Naturally, if acting on an empty database, the proxy does nothing but delegate to the core database builder.

rectify...
Also, the conditioner code is in a position to perform conditional transformations before delegating to the core class of databases.  It can even inject custom transitions in between steps if necessary.

The conditioner represents almost the exact opposite of the linear sequence of database upgrade steps I ordinarily recommend but special circumstances demand special responses.  Ordinarily, one would be adding a new version to a class of databases on a very regular basis and one would have to manage an ever-growing number of possible historical versions as a starting point.  There should be very little variation between one instance and another of any given version.  In that case, having special transformations that go from each version to each other version adds complexity and work.

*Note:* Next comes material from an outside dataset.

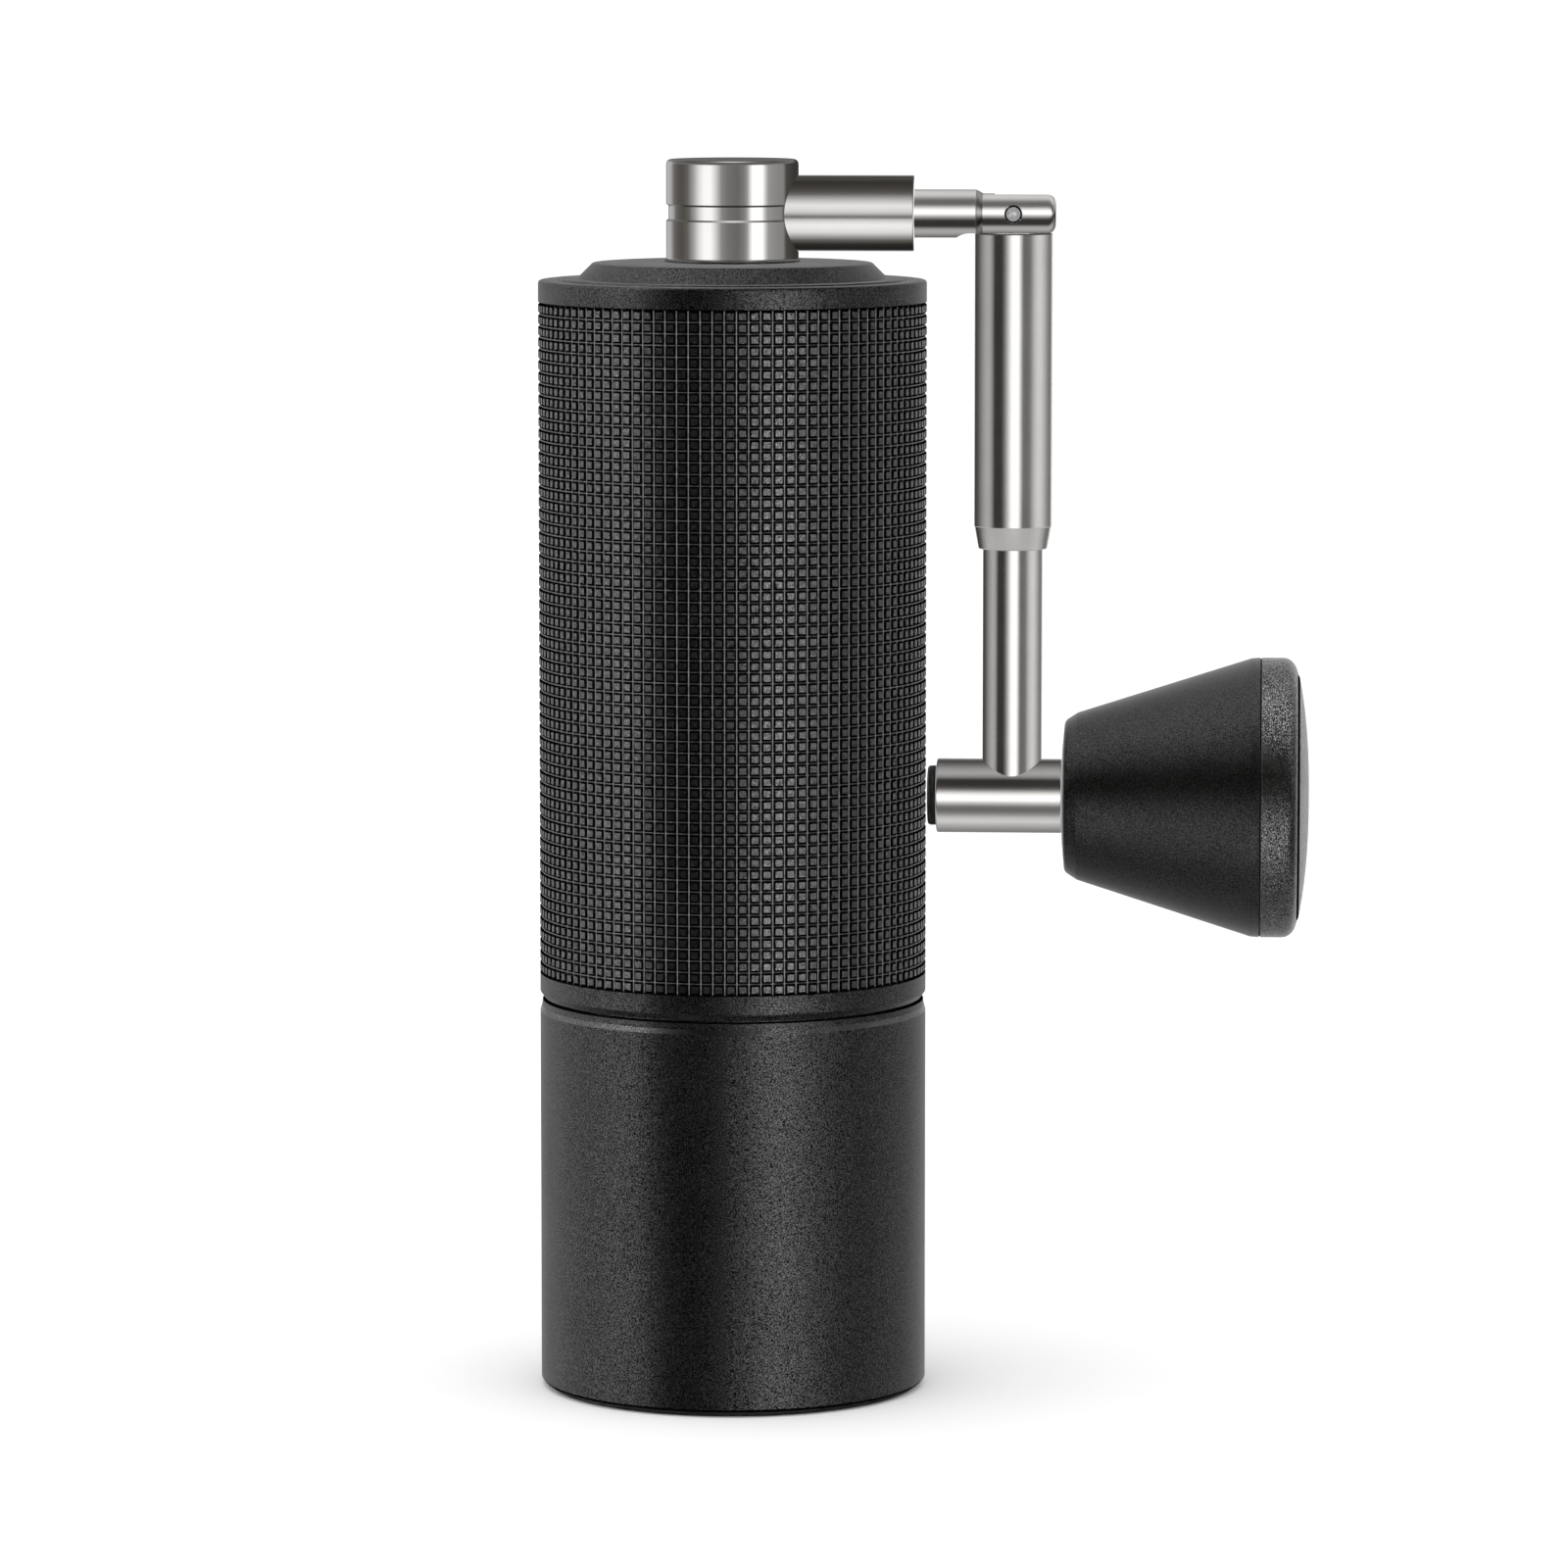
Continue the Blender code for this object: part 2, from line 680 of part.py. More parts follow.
def make_fork():
    """Stub that carries the arm: a round bar, necked down and slotted into a fork."""
    nose = 0.0011
    profile = [
        (0.0, FORK_END_X),
        (FORK_R - nose, FORK_END_X),
        (FORK_R - 0.3 * nose, FORK_END_X - 0.3 * nose),
        (FORK_R, FORK_END_X - nose),
        (FORK_R, FORK_ROOT_X + 0.0007),
        (STUB_R, FORK_ROOT_X),
        (STUB_R, 0.0050),
        (0.0, 0.0050),
    ]
    fork = lay_along_x(turned("fork_rod", profile, STAINLESS, 32, closed=False), CRANK_Z)
    slot_root = PIN_X - TONGUE_R - 0.0004
    slot = box("fork_slot", (slot_root, -SLOT_HALF, CRANK_Z - 0.01), (0.06, SLOT_HALF, CRANK_Z + 0.01))
    hole = turned("fork_pin_hole", rod(PIN_R + THIN_GAP, -0.01, 0.01), sides=20, closed=False, helper=True)
    hole.rotation_euler.x = math.pi / 2
    hole.location = (PIN_X, 0.0, CRANK_Z)
    # The flat clears the sleeve's rim when the arm is folded.
    flat = box("fork_flat", (FORK_ROOT_X - 0.0030, -0.01, CRANK_Z - 0.01), (0.06, 0.01, CRANK_Z - FLAT_DROP))
    cut(fork, slot, hole, flat)


def make_hinge_pin():
    section = rod(PIN_R, -FORK_R + 0.0001, FORK_R - 0.0001, 0.0002)
    pin = turned("hinge_pin", section, STAINLESS, 20, closed=False)
    pin.rotation_euler.x = math.pi / 2
    pin.location = (PIN_X, 0.0, CRANK_Z)


# ---- Folding arm --------------------------------------------------------------------------
def make_arm_rod():
    """Arm that hangs from the pin by a flat tongue, and is coped to the cross tube."""
    shoulder_z = CRANK_Z - SHOULDER_DROP
    profile = [
        (0.0, shoulder_z),
        (THIN_ROD_R - 0.0003, shoulder_z),
        (THIN_ROD_R, shoulder_z - 0.0003),
        (THIN_ROD_R, ROD_STEP_Z),
        (ROD_R, ROD_STEP_Z),
        (ROD_R, KNOB_Z),
        (0.0, KNOB_Z),
    ]
    arm = turned("arm_rod", profile, STAINLESS, 32, closed=False)
    arm.location.x = PIN_X
    tongue = box(
        "arm_tongue",
        (PIN_X - TONGUE_R + 0.0001, -TONGUE_HALF, shoulder_z - 0.001),
        (PIN_X + TONGUE_R - 0.0001, TONGUE_HALF, CRANK_Z - 0.0004),
    )
    eye = turned("tongue_eye", rod(TONGUE_R, -EYE_HALF, EYE_HALF), closed=False, helper=True)
    hole = turned("tongue_hole", rod(PIN_R + THIN_GAP, -0.01, 0.01), sides=20, closed=False, helper=True)
    for piece in (eye, hole):
        piece.rotation_euler.x = math.pi / 2
        piece.location = (PIN_X, 0.0, CRANK_Z)
    cope = turned("rod_cope", rod(CROSS_R + THIN_GAP, 0.0, 0.08), sides=ROUND, closed=False, helper=True)
    lay_along_x(cope, KNOB_Z)
    join(arm, tongue, eye)
    cut(arm, hole, cope)


def make_lock_sleeve():
    """Sliding sleeve that slips over the hinge to hold the arm straight."""
    profile = [
        (SLEEVE_BORE_R, SLEEVE_TOP_Z),
        (SLEEVE_R - 0.0002, SLEEVE_TOP_Z),
        (SLEEVE_R, SLEEVE_TOP_Z - 0.0002),
        (SLEEVE_R, TAPER_Z),
        (TAPER_R, SLEEVE_LOW_Z),
        (ROD_R + 0.00012, SLEEVE_LOW_Z),
        (ROD_R + 0.00012, SLEEVE_STEP_Z),
        (SLEEVE_BORE_R, SLEEVE_STEP_Z),
    ]
    sleeve = turned("lock_sleeve", profile, STAINLESS, 32)
    sleeve.location.x = PIN_X


def make_lock_spring():
    low, high = ROD_STEP_Z + THIN_GAP, SLEEVE_STEP_Z - THIN_GAP
    spring = coil("lock_spring", 0.0036, 0.0007, low, high, 7.0, BEARING_STEEL)
    spring.location.x = PIN_X


def make_cross_tube():
    """Tube across the arm's end: the knob's spindle is fixed in one end, the bumper in the other."""
    bore = SPINDLE_R + THIN_GAP
    profile = [
        (bore, CROSS_END_X),
        (CROSS_R, CROSS_END_X),
        (CROSS_R, CROSS_X + 0.0002),
        (CROSS_R - 0.0002, CROSS_X),
        (bore, CROSS_X),
    ]
    lay_along_x(turned("cross_tube", profile, STAINLESS, ROUND), KNOB_Z)


def make_bumper():
    """Rubber plug that rests against the body when the arm is folded."""
    stem = SPINDLE_R - THIN_GAP
    profile = [
        (0.0, 0.0325),
        (stem, 0.0325),
        (stem, CROSS_X - THIN_GAP),
        (BUMPER_R, CROSS_X - THIN_GAP),
        (BUMPER_R, BUMPER_X + 0.0004),
        (BUMPER_R - 0.0005, BUMPER_X),
        (0.0, BUMPER_X),
    ]
    lay_along_x(turned("bumper", profile, SOFT_RUBBER, SMALL, closed=False), KNOB_Z)


def make_spindle():
    end_x = 0.0660
    profile = [
        (0.0, end_x),
        (SPINDLE_R - 0.0003, end_x),
        (SPINDLE_R, end_x - 0.0003),
        (SPINDLE_R, 0.0330),
        (0.0, 0.0330),
    ]
    spindle = lay_along_x(turned("knob_spindle", profile, STAINLESS, SMALL, closed=False), KNOB_Z)
    thread = turned("spindle_thread", rod(0.0014, 0.0590, 0.0700), sides=16, closed=False, helper=True)
    cut(spindle, lay_along_x(thread, KNOB_Z))
    section = ring(0.0015, 0.0048, end_x + THIN_GAP, end_x + 0.0009)
    lay_along_x(turned("knob_washer", section, BEARING_STEEL, SMALL), KNOB_Z)
    low = end_x + 0.0010
    screw_profile = [
        (0.0, low + 0.0016),
        (0.0020, low + 0.0016),
        (0.0026, low + 0.0008),
        (0.0026, low),
        (0.0012, low),
        (0.0012, 0.0600),
        (0.0, 0.0600),
    ]
    screw = turned("knob_screw", screw_profile, STAINLESS, SMALL, closed=False)
    lay_along_x(screw, KNOB_Z)
    cut(screw, screw_recess(low))


def screw_recess(low):
    """Hexagonal recess in the knob screw's head."""
    return lay_along_x(prism("screw_recess", 0.0020, low + 0.0004, low + 0.0040), KNOB_Z)


# ---- Knob ---------------------------------------------------------------------------------
def make_knob():
    """Conical grip, hollow behind its cap, with a seat for a bush at each end of its bore."""
    bush_r = 0.0042
    profile = [
        (0.0166, SEAM_X - THIN_GAP),
        (KNOB_BIG_R, SEAM_X - THIN_GAP),
        (KNOB_BIG_R - 0.0001, SEAM_X - 0.0013),
        (KNOB_SMALL_R, KNOB_X + 0.0013),
        (KNOB_SMALL_R - 0.0010, KNOB_X + 0.0004),
        (KNOB_SMALL_R - 0.0035, KNOB_X),
        (bush_r, KNOB_X),
        (bush_r, 0.0656),
        (0.0064, 0.0656),
        (0.0070, 0.0540),
        (0.0105, 0.0540),
    ]
    lay_along_x(turned("knob_body", profile, BLACK_PLASTIC, FINE), KNOB_Z)
    for name, low in (("knob_bush_near", KNOB_X + 0.0003), ("knob_bush_far", 0.0596)):
        section = ring(SPINDLE_R + THIN_GAP, bush_r - THIN_GAP, low, low + 0.0060)
        lay_along_x(turned(name, section, BRASS_METAL, SMALL), KNOB_Z)


def make_knob_cap():
    """Cap that closes the knob, with a rounded edge round a shallow dome."""
    dome = CAP_END_X - CAP_EDGE_X
    profile = []
    for share in (0.0, 0.45, 0.8, 1.0):
        profile.append((CAP_FACE_R * share, CAP_END_X - dome * share**2.4))
    edge = KNOB_BIG_R - CAP_FACE_R
    for degrees in (25, 50, 75, 90):
        angle = math.radians(degrees)
        profile.append((CAP_FACE_R + edge * math.sin(angle), CAP_EDGE_X - 0.0018 * (1 - math.cos(angle))))
    profile += [
        (KNOB_BIG_R, SEAM_X + THIN_GAP),
        (0.0163, SEAM_X + THIN_GAP),
        (0.0155, SEAM_X - 0.0030),
        (0.0145, SEAM_X - 0.0030),
        (0.0140, SEAM_X + 0.0012),
        (0.0, SEAM_X + 0.0026),
    ]
    lay_along_x(turned("knob_cap", profile, BLACK_PLASTIC, FINE, closed=False), KNOB_Z)


# ---- Cup ----------------------------------------------------------------------------------
def make_cup():
    mouth_z = PART_Z - GAP
    profile = [
        (BODY_R - EDGE_DEPTH, mouth_z),
        (BODY_R - 0.00015, mouth_z - 0.0006),
        (BODY_R, mouth_z - 0.0014),
        (BODY_R, CUP_Z + 0.0012),
        (BODY_R - 0.0004, CUP_Z + 0.0004),
        (BODY_R - 0.0012, CUP_Z),
        (PAD_R - 0.0006, CUP_Z),
        (PAD_R - 0.0006, CUP_Z + 0.0013),
        (0.0, CUP_Z + 0.0013),
        (0.0, CUP_FLOOR_Z),
        (CUP_BORE_R - 0.0020, CUP_FLOOR_Z),
        (CUP_BORE_R, CUP_FLOOR_Z + 0.0020),
        (CUP_BORE_R, NECK_Z - 0.0010),
        (CUP_MOUTH_R - 0.0004, NECK_Z - 0.0004),
        (CUP_MOUTH_R - 0.0004, PART_Z - 0.0022),
        (CUP_MOUTH_R, PART_Z - 0.0020),
        (CUP_MOUTH_R, mouth_z),
    ]
    # The section of a cup is closed on the axis, so it starts and ends there.
    start = 9
    section = profile[start:] + profile[:start]
    turned("cup_shell", section, ANODISED, FINE, closed=False)


def make_foot_pad():
    profile = [
        (0.0, CUP_Z + 0.0010),
        (PAD_R - 0.0009, CUP_Z + 0.0010),
        (PAD_R - 0.0009, CUP_Z - THIN_GAP),
        (PAD_R, CUP_Z - THIN_GAP),
        (PAD_R, 0.0002),
        (PAD_R - 0.0002, 0.0),
        (0.0, 0.0),
    ]
    turned("foot_pad", profile, SOFT_RUBBER, FINE, closed=False)


# ---- Assembly -----------------------------------------------------------------------------
BODY_AXIS = (0.0, 0.0, 0.0)
KNOB_AXIS = (0.0, 0.0, KNOB_Z)
HINGE = (PIN_X, 0.0, CRANK_Z)

# Each moving body: the point on its joint's axis, its parent body and its parts.
MOVING = {
    "drive_pivot": (
        BODY_AXIS,
        None,
        "drive_shaft spacer_tube shaft_clip end_nut burr_spring "
        "upper_bearing_inner_race lower_bearing_inner_race",
    ),
    "crank_pivot": (BODY_AXIS, "drive_pivot", "crank_hub arm_collar fork_rod hinge_pin hub_washer lid_clip"),
    "lid_pivot": (BODY_AXIS, None, "lid lid_seal"),
    "hinge_pivot": (
        HINGE,
        "crank_pivot",
        "arm_rod lock_spring cross_tube bumper knob_spindle knob_washer knob_screw",
    ),
    "sleeve_pivot": (HINGE, "hinge_pivot", "lock_sleeve"),
    "knob_pivot": (KNOB_AXIS, "hinge_pivot", "knob_body knob_cap knob_bush_near knob_bush_far"),
    "burr_pivot": (BODY_AXIS, "drive_pivot", "inner_burr click_ball click_spring"),
    "dial_pivot": (BODY_AXIS, "burr_pivot", "adjust_dial"),
    "cup_pivot": (BODY_AXIS, None, "cup_shell foot_pad"),
}


def hang(obj, parent):
    """Parents an object and leaves it where it stands."""
    obj.parent = parent
    obj.matrix_parent_inverse = parent.matrix_world.inverted()


def add_pivots():
    """An empty on each joint's axis carries the parts that move about it."""
    pivots = {}
    for name, (place, parent, parts) in MOVING.items():
        pivot = bpy.data.objects.new(name, None)
        pivot.empty_display_size = 0.01
        pivot.location = place
        PARTS.objects.link(pivot)
        pivots[name] = pivot
        bpy.context.view_layer.update()
        if parent:
            hang(pivot, pivots[parent])
        for part in parts.split():
            hang(bpy.data.objects[part], pivot)


def finish_meshes():
    """Applies the modifiers, and shades the round sides smooth with their edges left sharp."""
    bpy.context.view_layer.update()
    graph = bpy.context.evaluated_depsgraph_get()
    solids = [obj for obj in PARTS.objects if obj.type == "MESH"]
    finished = [bpy.data.meshes.new_from_object(obj.evaluated_get(graph)) for obj in solids]
    for obj, mesh in zip(solids, finished):
        mesh.name = obj.name
        mesh.shade_smooth()
        mesh.set_sharp_from_angle(angle=math.radians(31))
        obj.modifiers.clear()
        obj.data = mesh


make_shell()
make_neck_seal()
make_upper_bridge()
make_burr_frame()
make_burr_screws()
make_funnel()
make_ring_burr()
make_shaft()
make_shaft_clip()
make_bearing("upper_bearing", UPPER_BEARING_Z)
make_bearing("lower_bearing", LOWER_BEARING_Z)
make_spacer()
make_inner_burr()
make_burr_spring()
make_click_stop()
make_dial()
make_end_nut()
make_lid()
make_hub()
make_collar()
make_fork()
make_hinge_pin()
make_arm_rod()
make_lock_sleeve()
make_lock_spring()
make_cross_tube()
make_bumper()
make_spindle()
make_knob()
make_knob_cap()
make_cup()
make_foot_pad()
finish_meshes()
add_pivots()
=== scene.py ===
import math

import bmesh
import bpy
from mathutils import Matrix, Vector


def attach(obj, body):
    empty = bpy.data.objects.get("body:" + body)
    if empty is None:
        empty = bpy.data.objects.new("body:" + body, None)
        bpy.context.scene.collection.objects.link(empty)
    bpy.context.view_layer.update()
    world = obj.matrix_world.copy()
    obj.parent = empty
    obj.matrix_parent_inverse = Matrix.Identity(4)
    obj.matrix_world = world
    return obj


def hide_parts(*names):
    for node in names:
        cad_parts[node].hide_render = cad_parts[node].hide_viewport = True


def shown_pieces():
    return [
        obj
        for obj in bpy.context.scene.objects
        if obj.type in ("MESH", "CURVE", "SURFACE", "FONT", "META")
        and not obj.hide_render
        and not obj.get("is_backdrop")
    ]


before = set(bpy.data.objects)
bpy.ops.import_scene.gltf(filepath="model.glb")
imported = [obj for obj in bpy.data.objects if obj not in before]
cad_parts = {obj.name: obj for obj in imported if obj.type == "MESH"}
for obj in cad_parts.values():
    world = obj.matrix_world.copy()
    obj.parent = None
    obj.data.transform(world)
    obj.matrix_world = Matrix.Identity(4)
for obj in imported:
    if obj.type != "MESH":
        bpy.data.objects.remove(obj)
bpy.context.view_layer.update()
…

In this scenario, however, the conditioner proxy exists in the exact opposite context.  There's only one target version with which the proxy is principally concerned.  There are many source versions and there is the potential for some amount of variation between two instances of any given historical version.  So having a special place to handle one or more of the special cases makes perfect sense.

So There You Have It

At a very high level, this should serve as a strategy one could apply to the problem of handling a large, diverse population of databases in various historical states and previously managed with an at least somewhat unreliable process such has being built by hand.

The strategy can be stated simply, though it is not always easy to do.  Capture the historical versions of your class of databases.  Codify those versions, either as conditional logic in the initial version of a simple linear sequence of modification scripts or as a proxy to a similarly sustainable database class format.  Drive each conditional behavior from transition tests that model the variant starting points.  Force all of the variation out of existence in a controlled way.  If you have too much variation to handle all at once, ingest smaller segments of the source database space into your class of databases.